## EXERCISE DESCRIPTION:
Within the material below, transcribe exactly the lines from the one holding "check and write" through the one holding "bpy.context.scene.collection.objects.link(empty)", keeping both ends and skipping the rest.

** begin TASK MATERIAL **

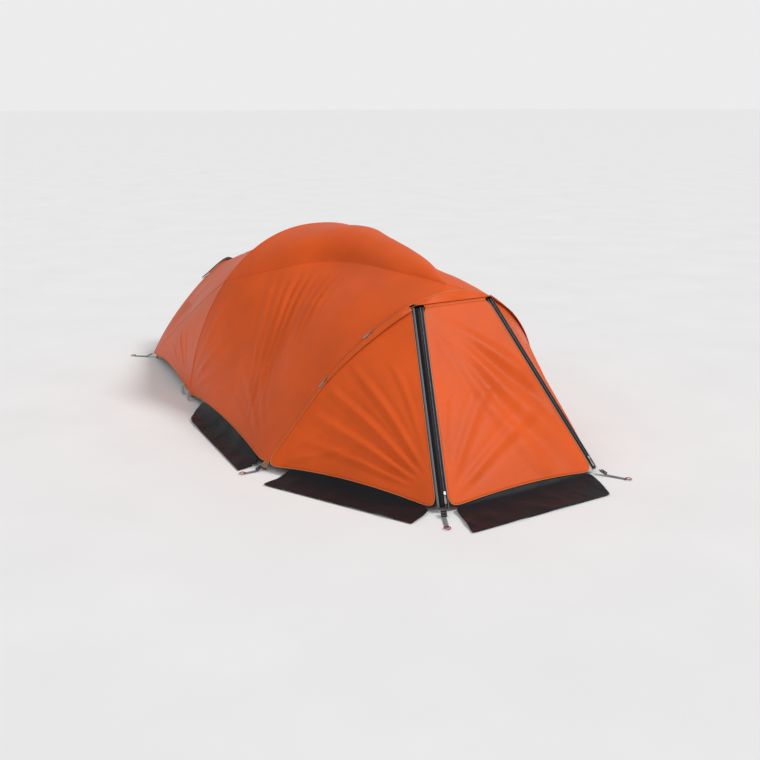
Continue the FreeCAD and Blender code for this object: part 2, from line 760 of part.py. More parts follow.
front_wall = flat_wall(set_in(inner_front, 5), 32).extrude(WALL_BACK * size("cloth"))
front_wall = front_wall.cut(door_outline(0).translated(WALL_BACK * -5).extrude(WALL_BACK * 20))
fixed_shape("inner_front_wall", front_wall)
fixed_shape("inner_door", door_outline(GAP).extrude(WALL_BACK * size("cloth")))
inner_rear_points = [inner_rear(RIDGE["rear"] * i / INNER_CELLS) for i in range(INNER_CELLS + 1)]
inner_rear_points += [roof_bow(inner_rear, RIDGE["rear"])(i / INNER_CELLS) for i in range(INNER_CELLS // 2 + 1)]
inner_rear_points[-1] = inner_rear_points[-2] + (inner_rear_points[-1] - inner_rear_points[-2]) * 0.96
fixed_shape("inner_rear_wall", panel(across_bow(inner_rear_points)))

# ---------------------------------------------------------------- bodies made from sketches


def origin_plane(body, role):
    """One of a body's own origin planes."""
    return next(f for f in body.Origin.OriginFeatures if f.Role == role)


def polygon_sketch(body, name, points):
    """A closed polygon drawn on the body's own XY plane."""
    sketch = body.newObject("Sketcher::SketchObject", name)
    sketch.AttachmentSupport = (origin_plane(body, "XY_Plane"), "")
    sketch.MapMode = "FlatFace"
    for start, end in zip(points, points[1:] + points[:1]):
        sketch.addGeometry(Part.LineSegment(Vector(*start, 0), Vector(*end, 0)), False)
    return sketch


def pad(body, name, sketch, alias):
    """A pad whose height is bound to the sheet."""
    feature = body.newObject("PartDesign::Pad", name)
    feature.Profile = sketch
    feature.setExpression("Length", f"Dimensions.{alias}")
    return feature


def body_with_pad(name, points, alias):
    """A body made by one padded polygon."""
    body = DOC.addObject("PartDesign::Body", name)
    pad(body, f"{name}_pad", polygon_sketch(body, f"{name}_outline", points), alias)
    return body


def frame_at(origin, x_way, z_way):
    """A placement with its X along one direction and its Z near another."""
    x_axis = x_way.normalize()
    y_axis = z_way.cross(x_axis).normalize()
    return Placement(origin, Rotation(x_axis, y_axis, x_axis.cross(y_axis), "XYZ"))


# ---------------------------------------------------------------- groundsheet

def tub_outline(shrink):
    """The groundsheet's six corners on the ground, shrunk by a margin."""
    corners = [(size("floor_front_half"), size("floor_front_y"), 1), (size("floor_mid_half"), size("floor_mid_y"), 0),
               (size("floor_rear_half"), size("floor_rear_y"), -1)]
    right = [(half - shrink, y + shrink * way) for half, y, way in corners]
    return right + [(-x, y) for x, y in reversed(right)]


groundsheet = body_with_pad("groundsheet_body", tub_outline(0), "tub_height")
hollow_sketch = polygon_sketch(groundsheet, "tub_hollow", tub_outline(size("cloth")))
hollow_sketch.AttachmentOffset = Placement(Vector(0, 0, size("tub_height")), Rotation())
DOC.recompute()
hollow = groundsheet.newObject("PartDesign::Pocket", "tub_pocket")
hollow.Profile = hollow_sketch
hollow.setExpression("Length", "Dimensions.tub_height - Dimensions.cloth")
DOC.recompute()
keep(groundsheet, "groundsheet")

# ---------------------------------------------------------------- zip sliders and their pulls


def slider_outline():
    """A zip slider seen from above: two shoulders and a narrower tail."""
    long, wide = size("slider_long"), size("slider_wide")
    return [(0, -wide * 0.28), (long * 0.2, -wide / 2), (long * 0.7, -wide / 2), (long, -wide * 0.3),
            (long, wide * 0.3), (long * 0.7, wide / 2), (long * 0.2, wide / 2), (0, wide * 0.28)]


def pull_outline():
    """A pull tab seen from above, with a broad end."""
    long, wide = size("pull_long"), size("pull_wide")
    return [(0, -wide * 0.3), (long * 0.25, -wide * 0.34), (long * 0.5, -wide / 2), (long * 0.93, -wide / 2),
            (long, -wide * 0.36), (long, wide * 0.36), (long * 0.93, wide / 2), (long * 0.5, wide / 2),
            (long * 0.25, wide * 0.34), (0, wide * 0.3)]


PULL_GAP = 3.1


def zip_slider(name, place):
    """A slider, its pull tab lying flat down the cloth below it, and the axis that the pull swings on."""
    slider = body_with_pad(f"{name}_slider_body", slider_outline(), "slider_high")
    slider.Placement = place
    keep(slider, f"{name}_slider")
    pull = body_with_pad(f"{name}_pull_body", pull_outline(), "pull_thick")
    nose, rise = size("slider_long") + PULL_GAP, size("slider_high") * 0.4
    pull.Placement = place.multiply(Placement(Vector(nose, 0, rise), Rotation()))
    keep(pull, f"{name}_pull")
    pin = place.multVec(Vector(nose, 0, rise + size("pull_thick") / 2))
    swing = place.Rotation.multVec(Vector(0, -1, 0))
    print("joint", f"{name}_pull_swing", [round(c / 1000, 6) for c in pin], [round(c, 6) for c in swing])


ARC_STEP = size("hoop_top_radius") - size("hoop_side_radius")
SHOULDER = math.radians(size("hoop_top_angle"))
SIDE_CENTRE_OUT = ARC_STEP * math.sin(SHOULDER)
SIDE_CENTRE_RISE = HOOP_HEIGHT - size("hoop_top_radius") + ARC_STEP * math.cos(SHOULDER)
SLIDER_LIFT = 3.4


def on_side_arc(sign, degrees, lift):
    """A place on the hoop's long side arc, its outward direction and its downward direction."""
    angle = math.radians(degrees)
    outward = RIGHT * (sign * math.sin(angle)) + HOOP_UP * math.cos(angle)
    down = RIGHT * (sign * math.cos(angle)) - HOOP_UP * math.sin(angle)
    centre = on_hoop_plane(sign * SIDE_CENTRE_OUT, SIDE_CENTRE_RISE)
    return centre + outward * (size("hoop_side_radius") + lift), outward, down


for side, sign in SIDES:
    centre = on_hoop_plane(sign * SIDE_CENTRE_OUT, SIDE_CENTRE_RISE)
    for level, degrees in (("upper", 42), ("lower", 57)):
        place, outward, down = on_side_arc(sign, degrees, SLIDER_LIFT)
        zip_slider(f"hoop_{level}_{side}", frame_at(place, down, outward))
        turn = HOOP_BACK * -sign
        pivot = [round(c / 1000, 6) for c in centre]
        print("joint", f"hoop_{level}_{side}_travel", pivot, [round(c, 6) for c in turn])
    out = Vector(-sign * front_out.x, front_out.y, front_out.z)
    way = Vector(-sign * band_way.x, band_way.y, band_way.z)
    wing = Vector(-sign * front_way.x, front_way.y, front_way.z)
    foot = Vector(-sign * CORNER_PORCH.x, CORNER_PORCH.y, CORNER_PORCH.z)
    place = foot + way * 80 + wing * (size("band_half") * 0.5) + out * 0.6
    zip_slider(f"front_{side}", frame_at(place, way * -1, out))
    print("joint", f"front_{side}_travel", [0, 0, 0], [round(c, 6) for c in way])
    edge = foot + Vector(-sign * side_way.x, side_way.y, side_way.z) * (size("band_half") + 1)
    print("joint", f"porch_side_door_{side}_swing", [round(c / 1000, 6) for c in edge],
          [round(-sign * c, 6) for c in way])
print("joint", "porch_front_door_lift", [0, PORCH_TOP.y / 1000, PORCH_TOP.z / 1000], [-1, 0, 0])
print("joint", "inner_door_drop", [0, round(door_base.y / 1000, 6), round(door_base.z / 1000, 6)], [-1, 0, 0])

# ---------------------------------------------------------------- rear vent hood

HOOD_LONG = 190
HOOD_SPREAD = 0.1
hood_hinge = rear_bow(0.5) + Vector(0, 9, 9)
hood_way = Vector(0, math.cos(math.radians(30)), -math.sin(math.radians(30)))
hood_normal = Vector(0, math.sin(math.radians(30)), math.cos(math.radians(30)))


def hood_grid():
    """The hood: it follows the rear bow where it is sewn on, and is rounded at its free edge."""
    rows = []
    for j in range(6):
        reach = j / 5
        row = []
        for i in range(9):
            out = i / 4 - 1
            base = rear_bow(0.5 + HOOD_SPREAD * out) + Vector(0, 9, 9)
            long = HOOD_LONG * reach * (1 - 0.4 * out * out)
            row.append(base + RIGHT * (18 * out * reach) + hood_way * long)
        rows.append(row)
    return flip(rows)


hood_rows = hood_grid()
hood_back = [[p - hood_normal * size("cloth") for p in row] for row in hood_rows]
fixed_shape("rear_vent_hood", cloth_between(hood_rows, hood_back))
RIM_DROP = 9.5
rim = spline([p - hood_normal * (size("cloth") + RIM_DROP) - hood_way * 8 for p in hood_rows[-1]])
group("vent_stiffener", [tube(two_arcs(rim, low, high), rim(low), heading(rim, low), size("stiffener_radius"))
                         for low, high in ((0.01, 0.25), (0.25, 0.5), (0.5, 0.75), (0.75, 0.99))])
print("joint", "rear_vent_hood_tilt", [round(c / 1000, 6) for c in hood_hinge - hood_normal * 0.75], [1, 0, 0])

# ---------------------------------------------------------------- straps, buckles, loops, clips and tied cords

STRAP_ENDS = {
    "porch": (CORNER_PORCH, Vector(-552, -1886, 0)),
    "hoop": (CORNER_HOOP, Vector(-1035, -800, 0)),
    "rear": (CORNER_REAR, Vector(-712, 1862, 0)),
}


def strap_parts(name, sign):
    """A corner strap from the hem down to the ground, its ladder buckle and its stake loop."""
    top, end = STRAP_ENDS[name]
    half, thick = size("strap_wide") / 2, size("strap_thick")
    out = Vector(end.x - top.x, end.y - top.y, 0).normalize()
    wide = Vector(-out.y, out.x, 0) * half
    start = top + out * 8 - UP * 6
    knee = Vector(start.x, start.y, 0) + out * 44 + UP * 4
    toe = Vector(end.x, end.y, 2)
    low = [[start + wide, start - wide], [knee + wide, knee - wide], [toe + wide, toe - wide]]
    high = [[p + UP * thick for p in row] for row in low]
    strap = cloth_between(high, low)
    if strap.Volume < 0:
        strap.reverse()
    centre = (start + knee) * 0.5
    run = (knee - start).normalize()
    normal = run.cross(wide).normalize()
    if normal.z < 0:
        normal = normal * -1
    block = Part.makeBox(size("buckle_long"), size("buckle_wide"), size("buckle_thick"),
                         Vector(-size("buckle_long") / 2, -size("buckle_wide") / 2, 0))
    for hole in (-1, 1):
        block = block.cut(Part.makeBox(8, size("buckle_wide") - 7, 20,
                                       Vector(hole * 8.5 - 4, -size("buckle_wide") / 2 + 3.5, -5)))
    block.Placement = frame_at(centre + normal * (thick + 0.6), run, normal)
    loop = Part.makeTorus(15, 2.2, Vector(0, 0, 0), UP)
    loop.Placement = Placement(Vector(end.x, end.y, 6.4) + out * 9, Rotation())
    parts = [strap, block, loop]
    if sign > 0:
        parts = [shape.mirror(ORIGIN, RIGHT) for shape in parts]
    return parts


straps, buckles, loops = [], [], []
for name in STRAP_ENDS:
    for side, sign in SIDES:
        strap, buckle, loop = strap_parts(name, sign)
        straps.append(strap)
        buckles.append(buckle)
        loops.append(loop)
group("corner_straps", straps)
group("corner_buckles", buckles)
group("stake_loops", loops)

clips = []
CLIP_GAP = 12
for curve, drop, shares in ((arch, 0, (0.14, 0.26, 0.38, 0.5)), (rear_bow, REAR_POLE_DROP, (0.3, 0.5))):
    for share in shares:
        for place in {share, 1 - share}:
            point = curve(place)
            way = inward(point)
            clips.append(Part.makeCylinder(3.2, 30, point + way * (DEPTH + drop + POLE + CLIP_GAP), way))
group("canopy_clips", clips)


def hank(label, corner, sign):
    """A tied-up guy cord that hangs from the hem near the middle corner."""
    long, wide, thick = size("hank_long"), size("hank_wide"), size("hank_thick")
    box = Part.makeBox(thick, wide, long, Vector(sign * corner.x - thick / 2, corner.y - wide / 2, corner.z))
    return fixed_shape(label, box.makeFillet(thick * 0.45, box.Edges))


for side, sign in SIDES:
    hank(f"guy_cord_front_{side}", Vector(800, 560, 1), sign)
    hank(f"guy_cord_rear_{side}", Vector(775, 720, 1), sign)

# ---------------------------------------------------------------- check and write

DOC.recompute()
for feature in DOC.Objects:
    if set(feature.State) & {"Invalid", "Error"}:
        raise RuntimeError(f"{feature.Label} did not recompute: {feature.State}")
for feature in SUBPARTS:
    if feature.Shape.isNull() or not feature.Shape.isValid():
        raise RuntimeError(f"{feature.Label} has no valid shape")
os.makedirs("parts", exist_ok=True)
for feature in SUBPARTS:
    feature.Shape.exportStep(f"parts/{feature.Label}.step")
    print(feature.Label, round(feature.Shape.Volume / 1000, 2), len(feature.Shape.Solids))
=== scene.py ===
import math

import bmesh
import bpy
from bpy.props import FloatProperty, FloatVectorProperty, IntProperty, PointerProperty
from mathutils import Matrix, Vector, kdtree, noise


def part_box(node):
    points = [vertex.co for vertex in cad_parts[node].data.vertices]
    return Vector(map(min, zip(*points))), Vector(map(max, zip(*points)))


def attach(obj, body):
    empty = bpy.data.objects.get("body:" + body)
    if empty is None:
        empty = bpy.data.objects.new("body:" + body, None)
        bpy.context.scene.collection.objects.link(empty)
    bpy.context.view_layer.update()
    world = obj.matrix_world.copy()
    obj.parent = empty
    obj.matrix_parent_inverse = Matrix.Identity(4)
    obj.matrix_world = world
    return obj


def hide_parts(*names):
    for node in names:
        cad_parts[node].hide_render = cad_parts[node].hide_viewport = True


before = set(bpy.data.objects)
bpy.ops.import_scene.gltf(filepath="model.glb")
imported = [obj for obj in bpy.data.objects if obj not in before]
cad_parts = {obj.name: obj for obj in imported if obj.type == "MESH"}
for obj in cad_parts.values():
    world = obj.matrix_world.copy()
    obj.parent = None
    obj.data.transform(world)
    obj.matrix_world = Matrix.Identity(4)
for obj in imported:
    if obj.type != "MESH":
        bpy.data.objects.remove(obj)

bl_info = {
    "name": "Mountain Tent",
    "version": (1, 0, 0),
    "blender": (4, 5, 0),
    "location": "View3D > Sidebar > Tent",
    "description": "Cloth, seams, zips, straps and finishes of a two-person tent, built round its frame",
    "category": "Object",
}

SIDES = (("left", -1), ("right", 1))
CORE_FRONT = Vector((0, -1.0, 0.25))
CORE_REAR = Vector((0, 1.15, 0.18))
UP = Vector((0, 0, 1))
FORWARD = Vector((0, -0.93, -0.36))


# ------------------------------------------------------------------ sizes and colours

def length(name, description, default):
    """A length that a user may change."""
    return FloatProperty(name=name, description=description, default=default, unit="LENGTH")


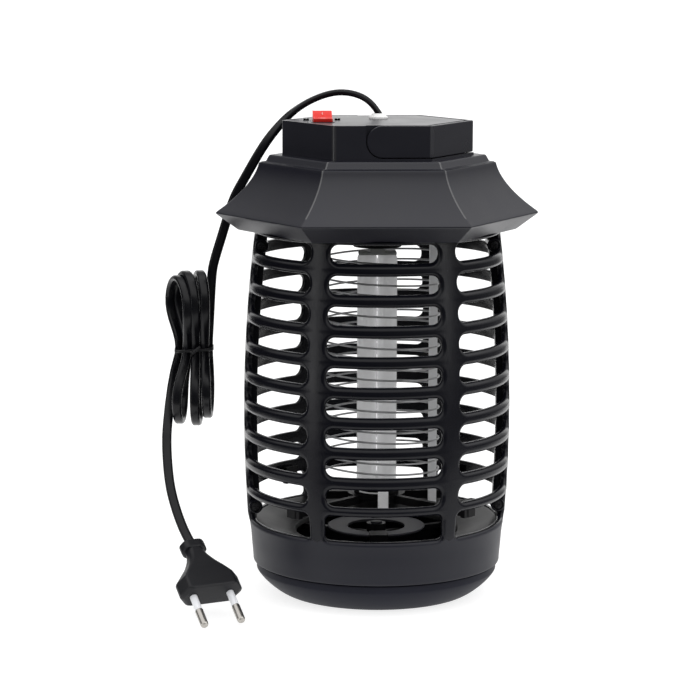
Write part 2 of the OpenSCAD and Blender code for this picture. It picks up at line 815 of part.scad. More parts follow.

** end TASK MATERIAL **

## TASK OUTPUT:
# ---------------------------------------------------------------- check and write

DOC.recompute()
for feature in DOC.Objects:
    if set(feature.State) & {"Invalid", "Error"}:
        raise RuntimeError(f"{feature.Label} did not recompute: {feature.State}")
for feature in SUBPARTS:
    if feature.Shape.isNull() or not feature.Shape.isValid():
        raise RuntimeError(f"{feature.Label} has no valid shape")
os.makedirs("parts", exist_ok=True)
for feature in SUBPARTS:
    feature.Shape.exportStep(f"parts/{feature.Label}.step")
    print(feature.Label, round(feature.Shape.Volume / 1000, 2), len(feature.Shape.Solids))
=== scene.py ===
import math

import bmesh
import bpy
from bpy.props import FloatProperty, FloatVectorProperty, IntProperty, PointerProperty
from mathutils import Matrix, Vector, kdtree, noise


def part_box(node):
    points = [vertex.co for vertex in cad_parts[node].data.vertices]
    return Vector(map(min, zip(*points))), Vector(map(max, zip(*points)))


def attach(obj, body):
    empty = bpy.data.objects.get("body:" + body)
    if empty is None:
        empty = bpy.data.objects.new("body:" + body, None)
        bpy.context.scene.collection.objects.link(empty)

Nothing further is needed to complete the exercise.